Doug Floyd has worked for the San Francisco Chronicle and Examiner newspapers for 34 years. His responsibility now is to make up the front page each evening for the next day's morning Chronicle. Mr. Floyd wears a green visor to protect his eyes from the glare of the flourescent lights. He is known in the composing room for his steady hand and expert eye. He talks here as he makes up the early edition: "I started my apprenticeship at the ol' Chronicle in 1964. It's been a good job. It pays well. I've raised a family on the money I've made. What am I doing now? I'm working on the three-star edition. The three-star is like a test. You just want to hit the street with it. The five-star is the home edition; it's the one that takes time. The layout gets fancier, with more wrapped text. My experience in hot metal bleeds over into what I'm doing now. For instance I can tell that this headline here isn't going to fit. I'll make a suggestion to the editor about that. But just a suggestion. There was a time when printers had more status. Now they got editors making big bucks to OK a page."
Anita Reinthaler became a printer in Chicago in the late 1960s, when the newspapers were swapping hot lead for computers. A single mother, a staunch member of the International Typographical Union, Ms. Reinthaler says printing "meant everything" to her. "With automation they needed typists and the men simply refused to learn to type. That's how I got in. Being a printer - it was the best possible living I could make, even with a university degree, which really meant nothing when it came to getting a job. And I've always loved words, so it was satisfying, from a work point of view, for that reason. And having the union meant that I had the ability to take part in my working conditions, to complain if things were wrong and to work toward better things. It was all very fulfilling and is now, or I wouldn't be here. As bad as it is - it's more like clerical work these days than the complicated, skilled job it was - in comparison to anything else, I think it's the best still."
German-born
Karl Thon got to San Francisco the way a lot of printers did: as a tramp printer. "At one time, in the printing trade, you could 'pull your slip,' meaning you got off your newspaper's employment list and got your 'traveler card,' and that meant you could go to any newspaper anywhere and get work. Like I did. In one year, I worked in 12 different cities. The Chicago Sun Times was a good place to work. Columbus, Ohio, was a good place to work. The San Francisco Chronicle was a good place to work. Miserable places were Denver, Louisville, Kentucky. You would meet people on the road. There was a sense of unity then. Today, that is completely gone. Like lead type is gone. There were some typefaces that were just a pleasure to me. They felt good in my hands. Today, you can do a newspaper on the Mac and you can be anywhere, at home or in a coma."

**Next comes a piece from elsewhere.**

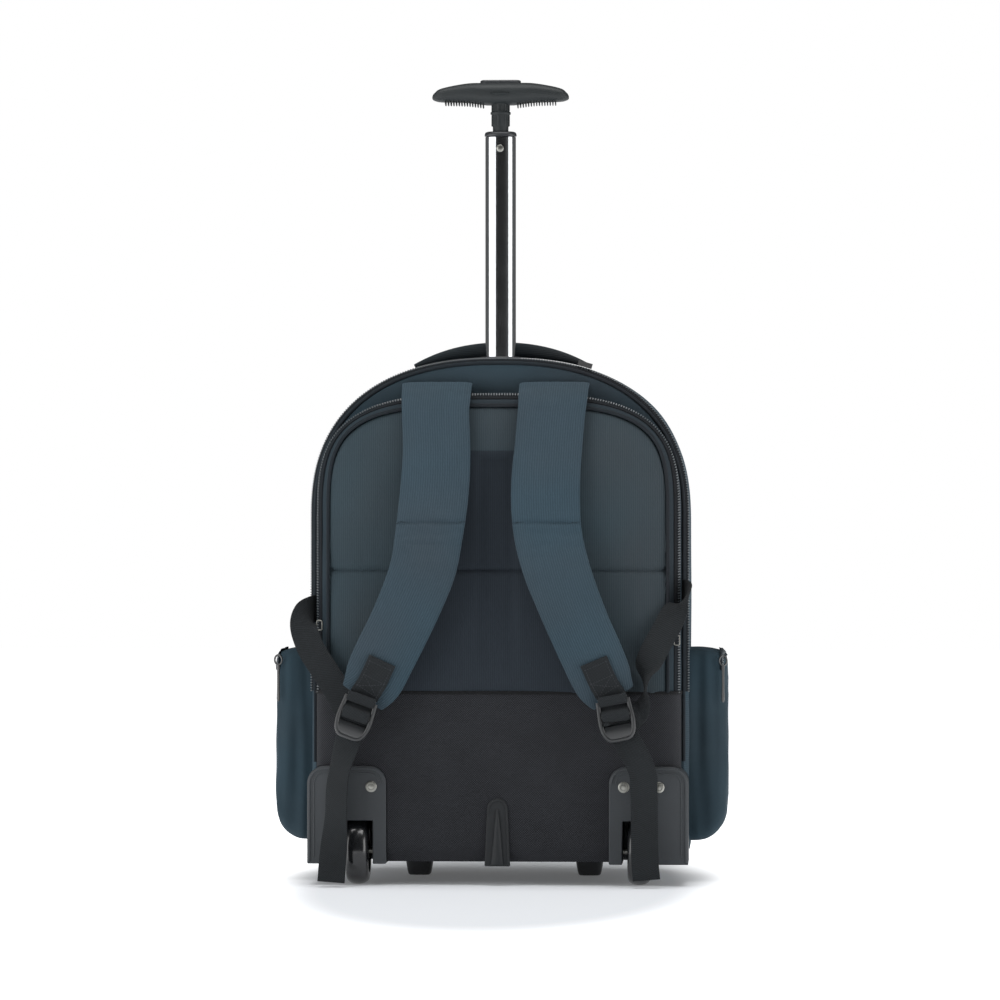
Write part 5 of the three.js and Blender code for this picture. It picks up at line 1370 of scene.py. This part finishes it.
def puffed(mesh, held, limit):
    """Cloth inflated between the held vertices by a light pressure, with no vertex moved past the limit."""
    before = [vertex.co.copy() for vertex in mesh.vertices]
    pad = bpy.data.objects.new("pad", mesh)
    bpy.context.collection.objects.link(pad)
    pins = pad.vertex_groups.new(name="held")
    pins.add(held, 1.0, "REPLACE")
    cloth = pad.modifiers.new("cloth", "CLOTH")
    cloth.settings.use_pressure = True
    cloth.settings.uniform_pressure_force = 4.0
    cloth.settings.vertex_group_mass = "held"
    cloth.settings.effector_weights.gravity = 0
    cloth.settings.quality = 4
    for number in range(1, 21):
        bpy.context.scene.frame_set(number)
    view_layer = bpy.context.evaluated_depsgraph_get()
    moved = bpy.data.meshes.new_from_object(pad.evaluated_get(view_layer))
    for vertex, start in zip(moved.vertices, before):
        shift = vertex.co - start
        if shift.length > limit:
            vertex.co = start + shift.normalized() * limit
    bpy.data.objects.remove(pad)
    bpy.context.scene.frame_set(1)
    return moved


strap_lines = {}
for label in ("left", "right"):
    frames = strap_frames(label)
    strap_lines[label] = frames
    profile = oval(2, 2, 28, 2.6)
    rings = []
    for point, across, out, size in frames:
        free = point.y < PANEL_PLANE
        ring = []
        for a, b in profile:
            spot = point + across * (a * (size.x - 0.0006))
            crease = math.exp(-(((spot.z - CREASE_HEIGHT) / CREASE_WIDTH) ** 2)) if free else 0
            under = ramp((CREASE_HEIGHT - spot.z) / 0.004) * ramp((spot.z - CREASE_HEIGHT + 0.05) / 0.03)
            pucker = 0.0021 * under * noise.noise(Vector((a * 2.2, b, spot.z * 130)))
            slack = 0.0009 * noise.noise(Vector((a * 1.5, b + 7, spot.z * 30)))
            for drop, slope, depth in STRAP_PUCKERS[label] if free and b > 0 else ():
                height = CREASE_HEIGHT - drop + slope * a * size.x
                weight = ramp(0.6 + noise.noise(Vector((a * 1.6, drop * 900, 3))))
                slack -= depth * weight * math.exp(-(((spot.z - height) / PUCKER_WIDTH) ** 2))
            thick = b * (size.y - SWELL_LIMIT * 0.35) * (1 - 0.6 * crease)
            ring.append(spot + out * (thick + (pucker + slack) * (1 - crease)))
        rings.append(ring)
    mesh = skinned("strap", rings, capped=True)
    held = []
    for number, ring in enumerate(rings):
        end = number < 32 or number > len(rings) - 4
        for k, spot in enumerate(ring):
            if end or abs(spot.z - CREASE_HEIGHT) < 0.0018 or abs(profile[k][0]) > 0.93:
                held.append(number * len(profile) + k)
    mesh = puffed(mesh, held, SWELL_LIMIT)
    mesh.name = f"strap_pad_{label}"
    pad = piece(mesh.name, mesh, strap_cloth, "bag", [f"shoulder_strap_{label}"])
    finer = pad.modifiers.new("finer", "SUBSURF")
    finer.levels = finer.render_levels = 1
    seam_line, seam_up = [], []
    for t in range(-12, 13):
        share = 0.94 * t / 12
        free = [frame for frame in frames if frame[0].y < PANEL_PLANE]
        point, across, out, size = min(
            free, key=lambda frame: abs(frame[0].z + frame[1].z * share * frame[3].x - CREASE_HEIGHT))
        seam_line.append(point + across * (size.x * share) + out * (size.y * 0.36 + 0.0002))
        seam_up.append(out)
    stitch = bar_item(0.0026, 0.0006, 0.0006)
    stitches = repeated(f"crease_stitches_{label}", [seam_line], [seam_up], stitch, 0.0034, thread)
    piece(stitches.name, stitches, thread, "bag")

# Tabs, ladder locks and webbing: a box-stitched webbing tab at each strap's foot holds a black ladder lock.
# The lower webbing comes from the bag's side seam, through the lock, and hangs down as a free end with a hem.
TAB_SPAN = (0.878, 0.986)
TAB_HALF = 0.01385
WEBBING_WIDTH = 0.0265
WEBBING_THICKNESS = 0.0016
BUCKLE_HALF = 0.018
BUCKLE_TALL = 0.042
BUCKLE_THICK = 0.0045
BUCKLE_LEAN = {"left": 20, "right": -11}
LOWER_WEBBING = {
    "left": [
        ((-178.8, 24, 268), (0, 0, 1)), ((-182.5, 14, 267), (-0.1, 0, 1)),
        ((-188, 3, 262), (-0.5, 0.05, 0.85)), ((-188, -7, 250), (-0.93, 0, 0.36)),
        ((-180.5, -12, 230), (-0.95, 0, -0.3)),
        ((-167, -14, 209), (-0.87, 0, -0.49)), ((-155, -15, 190), (-0.83, 0, -0.56)),
        ((-146, -20, 174), (-0.83, 0, -0.56)), ((-140, -26, 166), (-0.83, 0, -0.56)),
        ((-136, -29.9, 159), (-0.83, 0, -0.56)),
    ],
    "right": [
        ((178.8, 24, 284), (0, 0, 1)), ((182.5, 13, 283), (0.1, -0.1, 1)), ((184, 3, 281), (0.3, -0.3, 0.85)),
        ((179.5, -7, 276), (0.6, -0.4, 0.6)), ((172, -11, 266), (0.9, -0.3, -0.1)),
        ((164, -14, 250), (0.8, -0.1, -0.6)), ((154, -16, 232), (0.82, 0, -0.57)),
        ((146.5, -18, 216), (0.8, -0.35, -0.4)), ((144, -19, 202), (0.3, -0.95, -0.1)),
        ((143.5, -19, 189), (0.1, -1, 0)), ((140, -22, 178), (0.5, -0.7, -0.1)),
        ((134, -26, 170), (0.9, -0.1, -0.55)), ((127, -29.9, 162), (0.75, 0, -0.66)),
    ],
}
FREE_END = {
    "left": [
        ((-143.5, -29.9, 147), (0.946, 0, -0.324)), ((-150, -28, 118), (0.78, -0.6, -0.15)),
        ((-153.8, -27, 96), (0.82, -0.57, 0)), ((-155, -27, 64), (0.85, -0.5, 0)),
        ((-158, -28, 26), (1, 0, 0.05)), ((-159.5, -29, 5), (1, 0, 0.02)),
    ],
    "right": [
        ((126, -29.9, 145), (0.985, 0, 0.17)), ((139.5, -28, 117), (1, 0, 0.05)),
        ((142.5, -27, 92), (0.96, 0.2, 0)), ((143, -27, 60), (0.96, 0.2, 0)),
        ((143.5, -27.5, 27), (1, 0, 0.1)), ((145, -28, 8), (0.96, 0, 0.28)),
    ],
}


def ribbon(name, rows, width=WEBBING_WIDTH, thickness=WEBBING_THICKNESS, steps=8, hem=0.0):
    """Flat webbing through (place, direction across) rows, with a turned hem at its end if asked."""
    line = smooth_line([Vector(place) for place, _ in rows], steps)
    across = smooth_line([Vector(direction).normalized() for _, direction in rows], steps)
    left = running(line)
    sizes = []
    for length in left:
        turned_end = 1.9 if hem and left[-1] - length < hem else 1.0
        sizes.append((1.0, turned_end))
    return swept(name, line, across, oval(width, thickness, 20, 7), sizes=sizes)


def in_source(rows):
    """Rows of millimetres from the back panel's plane, in the scene's metres."""
    return [(Vector(place) / 1000 + Vector((0, PANEL_PLANE, 0)), across) for place, across in rows]


locks = plastic("lock_plastic", (0.012, 0.0135, 0.015), 0.34, coat=0.3)
# The box stitches are black thread; their colour, lighter than the webbing's, is a painted highlight on their
# gloss.
black_thread = ribbed_cloth("black_thread", (0.05, 0.056, 0.062), (0.03, 0.034, 0.038), crumple=0.0)
for label in ("left", "right"):
    frames = strap_lines[label]
    rows, ways = [], []
    for point, across, out, size in frames:
        down = (STRAP_SEAM - point.z) / STRAP_DROP
        if TAB_SPAN[0] - 0.01 <= down <= TAB_SPAN[1] + 0.002:
            rows.append((point + out * (size.y + 0.0012), across))
            ways.append(out)
    face_rows = list(rows)

    def on_tab(u, v):
        """A spot on the tab's face, u across it and v down it, with the way that it faces."""
        at = v * (len(face_rows) - 1.001)
        number, rest = int(at), at - int(at)
        (point, across), (below, _) = face_rows[number], face_rows[number + 1]
        return point.lerp(below, rest) + across * (u * TAB_HALF) + ways[number] * 0.001, ways[number]

    lean = math.radians(BUCKLE_LEAN[label])
    turn = Matrix.Rotation(lean, 3, "Y")
    hull = [(0.94 * BUCKLE_HALF, 0), (BUCKLE_HALF, -0.65 * BUCKLE_TALL), (0.4 * BUCKLE_HALF, -BUCKLE_TALL)]
    spots = [turn @ Vector((s * x, 0, z)) for x, z in hull for s in (-1, 1)]
    low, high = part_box(f"ladder_lock_{label}")
    hook = Vector((low.x - min(p.x for p in spots), (low.y + high.y) / 2, high.z - max(p.z for p in spots)))

    def local(x, y, z):
        return hook + turn @ Vector((x, y, z))

    flat = turn @ Vector((1, 0, 0))
    loop = [(0, 0.0034, -0.001), (0, 0.0034, -0.0052), (0, 0.0012, -0.0072), (0, -0.002, -0.0066),
            (0, -0.0034, -0.003), (0, -0.0036, 0.002)]
    rows += [(local(*spot), flat) for spot in loop[:2]]
    tab = ribbon(f"tab_{label}", rows, 2 * TAB_HALF, steps=3)
    piece(tab.name, tab, webbing, "bag", [f"strap_tab_{label}"])
    wrap = ribbon(f"tab_loop_{label}", [(local(*spot), flat) for spot in loop[1:]], 2 * TAB_HALF, steps=4)
    piece(wrap.name, wrap, webbing, "bag")

    rail = [
        (0.92, -0.003), (0.99, -0.5 * BUCKLE_TALL), (0.97, -0.68 * BUCKLE_TALL), (0.84, -0.86 * BUCKLE_TALL),
        (0.55, -0.97 * BUCKLE_TALL), (0.0, -BUCKLE_TALL + 0.0006),
    ]
    reach = BUCKLE_HALF - 0.0021
    right = smooth_line([Vector((x * reach, z)) for x, z in rail], 6)
    loop_line = [*[Vector((-p.x, p.y)) for p in right], *reversed(right[:-1])]
    path = [local(p.x, 0, p.y) for p in loop_line]
    square = turn @ Vector((0, 1, 0))
    body = [swept("rail", path, square, oval(BUCKLE_THICK, 0.0044, 14, 3.2))]
    for z, tall, share in ((-0.0027, 0.005, 0.9), (-0.0172, 0.005, 0.96), (-0.0345, 0.0145, 0.8)):
        ends = [local(side * share * reach, 0, z) for side in (-1, -0.3, 0.3, 1)]
        body.append(swept("bar", ends, square, oval(BUCKLE_THICK * 0.88, tall, 14, 3.2)))
    joined = bmesh.new()
    for part in body:
        joined.from_mesh(part)
    lock = bpy.data.meshes.new(f"lock_{label}")
    joined.to_mesh(lock)
    joined.free()
    piece(lock.name, lock, locks, "bag", [f"ladder_lock_{label}"])

    lower = ribbon(f"lower_strap_{label}", in_source(LOWER_WEBBING[label]))
    piece(lower.name, lower, webbing, "bag", [f"lower_webbing_{label}"])
    threading = [(0, 0.0036, -0.0085), (0, 0.0006, -0.0118), (0, -0.0036, -0.0145), (0, -0.0038, -0.0195),
                 (0, 0.0, -0.0235), (0, 0.0036, -0.0275)]
    rows = [(local(*spot), flat) for spot in threading] + in_source(FREE_END[label])[1:]
    free = ribbon(f"free_strap_{label}", rows, hem=0.009)
    piece(free.name, free, webbing, "bag", [f"free_end_{label}"])
    corners = {"a": (-0.78, 0.1), "b": (0.78, 0.1), "c": (0.78, 0.78), "d": (-0.78, 0.78), "e": (-0.78, 0.42),
               "f": (0.78, 0.42)}
    seams, faces = [], []
    for start, end in ("ab", "bc", "cd", "da", "ef", "ec", "fd"):
        (u, v), (w, t) = corners[start], corners[end]
        spots = [on_tab(u + (w - u) * k / 12, v + (t - v) * k / 12) for k in range(13)]
        seams.append([spot for spot, _ in spots])
        faces.append([away for _, away in spots])
    stitch = bar_item(0.0021, 0.0006, 0.0005)
    sewn = repeated(f"tab_stitches_{label}", seams, faces, stitch, 0.0027, black_thread)
    piece(sewn.name, sewn, black_thread, "bag")

# Zip pullers: nearly square nickel rings on the laptop zip, dark wire rings with a slim tab on the pockets,
# and the main zip's dark slider.
RING_WIDE = 0.0036
RING_HIGH = 0.0048
RING_SHIFT = 0.002
WIRE = 0.0018
GUNMETAL = (0.12, 0.12, 0.12)
gunmetal = metal("gunmetal", GUNMETAL, 0.36)


def puller(name, place, half_width, half_height, wire, squareness=2.0, tab=0.0):
    """A wire ring, round or nearly square, with a slim tab that hangs from it if asked."""
    outline = oval(2 * half_width, 2 * half_height, 40, squareness)
    ring = [place + Vector((x, 0, z)) for x, z in outline]
    joined = bmesh.new()
    joined.from_mesh(swept("ring", ring, (0, 1, 0), oval(wire, wire, 10), wrapped=True))
    if tab:
        top = place - Vector((0, 0, half_height))
        line = [top - Vector((0, 0, tab * t)) for t in (0, 0.06, 0.2, 0.6, 0.94, 1.0)]
        widths = [(1, 0.7), (1, 1), (1, 0.8), (1, 0.8), (1, 1.0), (1, 0.5)]
        joined.from_mesh(swept("tab", line, (0, 1, 0), oval(0.0016, 0.0034, 12, 3), sizes=widths))
    mesh = bpy.data.meshes.new(name)
    joined.to_mesh(mesh)
    joined.free()
    return mesh


for label in ("left", "right"):
    low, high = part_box(f"pocket_puller_{label}")
    shift = RING_SHIFT if label == "right" else -RING_SHIFT
    ring_at = Vector(((low.x + high.x) / 2 + shift, (low.y + high.y) / 2, high.z - RING_HIGH - WIRE))
    drop = ring_at.z - RING_HIGH - WIRE - low.z
    pocket_puller = puller(f"pocket_pull_{label}", ring_at, RING_WIDE, RING_HIGH, WIRE, tab=drop)
    piece(pocket_puller.name, pocket_puller, gunmetal, "bag", [f"pocket_puller_{label}"])
    low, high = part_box(f"laptop_puller_{label}")
    ring_at = (low + high) / 2
    laptop_puller = puller(f"laptop_pull_{label}", ring_at, 0.0026, 0.0046, 0.0012, 6.0)
    piece(laptop_puller.name, laptop_puller, nickel, "bag", [f"laptop_puller_{label}"])
frame_slider = bpy.data.objects["main_puller"]
frame_slider.data.materials.clear()
frame_slider.data.materials.append(gunmetal.material)

size = {"cad": [list(corner) for corner in cad_box], "visual": [list(corner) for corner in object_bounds()]}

David Arciniega, a Bay Area native, is in his late-40s, which makes him one of a handful of printers under the age of 60 on the job at the San Francisco Chronicle and Examiner newspapers. He won't be in the composing room for long. Mr. Arciniega is retraining for computer-based ad makeup. It's time to change, he says, because there's nothing left to do on "the floor" but hurry up and wait. "We're going the way of the buggy whip maker. Maybe there still are a few buggy whip makers, and maybe there'll always be a few printers, but certainly there won't ever be 500 printers employed by one newspaper in the city the size of San Francisco. So it's sad ... sad ... the end of an era, the passing of a time that had a lot of tradition. You know, I think the printed word is kind of a mystical idea and the thought that you're working on a day that hasn't started yet is a mystical idea. It's an idea of hope, that there will indeed be a new day."